Influence of speaking style adaptations and semantic context on the time course of word recognition in quiet and in noise

Abstract This study examines the effects of different listener-oriented speaking styles and semantic contexts on online spoken word recognition using eyetracking. In Experiment 1, different groups of listeners participated in a word-identification-in-noise and in a pleasantness-rating task. Listeners heard sentences with high- versus low-predictability semantic contexts produced in infant-directed speech, Clear Speech, and Conversational Speech. Experiment 2 (in silence) and 3 (in noise) investigated the time course of visual fixations to target objects when participants were listening to different speaking styles and contexts. Results from all experiments show that relative to conversational speech, both infant-directed speech and Clear Speech improved word recognition for high-predictability sentences, in quiet as well as in noise.
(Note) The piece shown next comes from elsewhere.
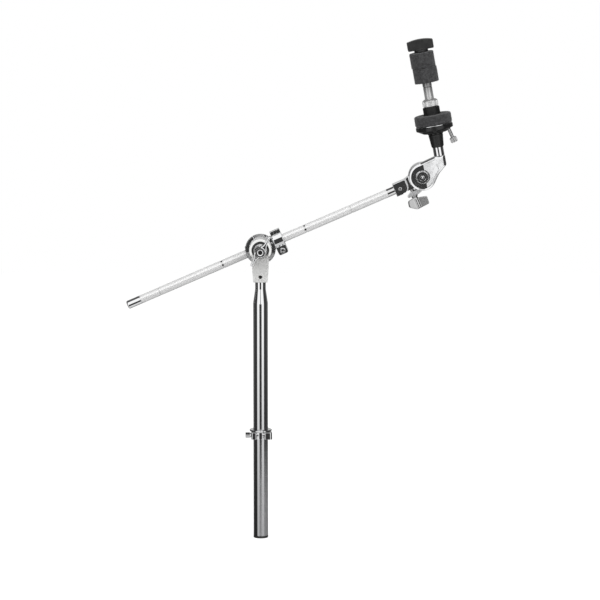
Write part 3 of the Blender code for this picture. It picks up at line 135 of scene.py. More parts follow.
# %% A socket that can be added and multiplied
class Value:
    """One output socket of a node tree, whose maths adds nodes to that tree."""
    def __init__(self, tree, socket):
        self.tree = tree
        self.socket = socket

    def math(self, operation, *others, swap=False):
        node = self.tree.nodes.new("ShaderNodeMath")
        node.operation = operation
        terms = [self, *others]
        if swap:
            terms.reverse()
        for slot, term in zip(node.inputs, terms):
            if isinstance(term, Value):
                self.tree.links.new(term.socket, slot)
            else:
                slot.default_value = term
        return Value(self.tree, node.outputs[0])

    def parts(self):
        """The x, y and z of a vector."""
        node = self.tree.nodes.new("ShaderNodeSeparateXYZ")
        self.tree.links.new(self.socket, node.inputs[0])
        return [Value(self.tree, socket) for socket in node.outputs]

    def __add__(self, other): return self.math("ADD", other)
    def __radd__(self, other): return self.math("ADD", other)
    def __sub__(self, other): return self.math("SUBTRACT", other)
    def __rsub__(self, other): return self.math("SUBTRACT", other, swap=True)
    def __mul__(self, other): return self.math("MULTIPLY", other)
    def __rmul__(self, other): return self.math("MULTIPLY", other)
    def __rtruediv__(self, other): return self.math("DIVIDE", other, swap=True)
    def above(self, limit): return self.math("GREATER_THAN", limit)
    def below(self, limit): return self.math("LESS_THAN", limit)
    def size(self): return self.math("ABSOLUTE")

    def ramp(self, low, high, start=0.0, end=1.0):
        """Smoothly from start at low to end at high."""
        node = self.tree.nodes.new("ShaderNodeMapRange")
        node.interpolation_type = "SMOOTHSTEP"
        self.tree.links.new(self.socket, node.inputs["Value"])
        for name, value in (("From Min", low), ("From Max", high), ("To Min", start), ("To Max", end)):
            node.inputs[name].default_value = value
        return Value(self.tree, node.outputs[0])

    def sweep(self, low, high):
        """An angle's ramp from 0 to 1 between two values in degrees."""
        return self.ramp(math.radians(low), math.radians(high))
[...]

This indicates that established advantages of infant-directed speech for young listeners cannot be attributed only to affect; the acoustic enhancements in infant-directed speech benefit adult speech processing as well. Furthermore, in silence (Experiment 2) lexical access was facilitated by contextual cues even in conversational speech; but in noise (Experiment 3) listeners reliably focused the target only when a combination of contextual cues and listener-adapted acoustic–phonetic cues were available. These findings suggest that both semantic cues and listener-oriented acoustic enhancements are needed to facilitate word recognition, especially in adverse listening conditions.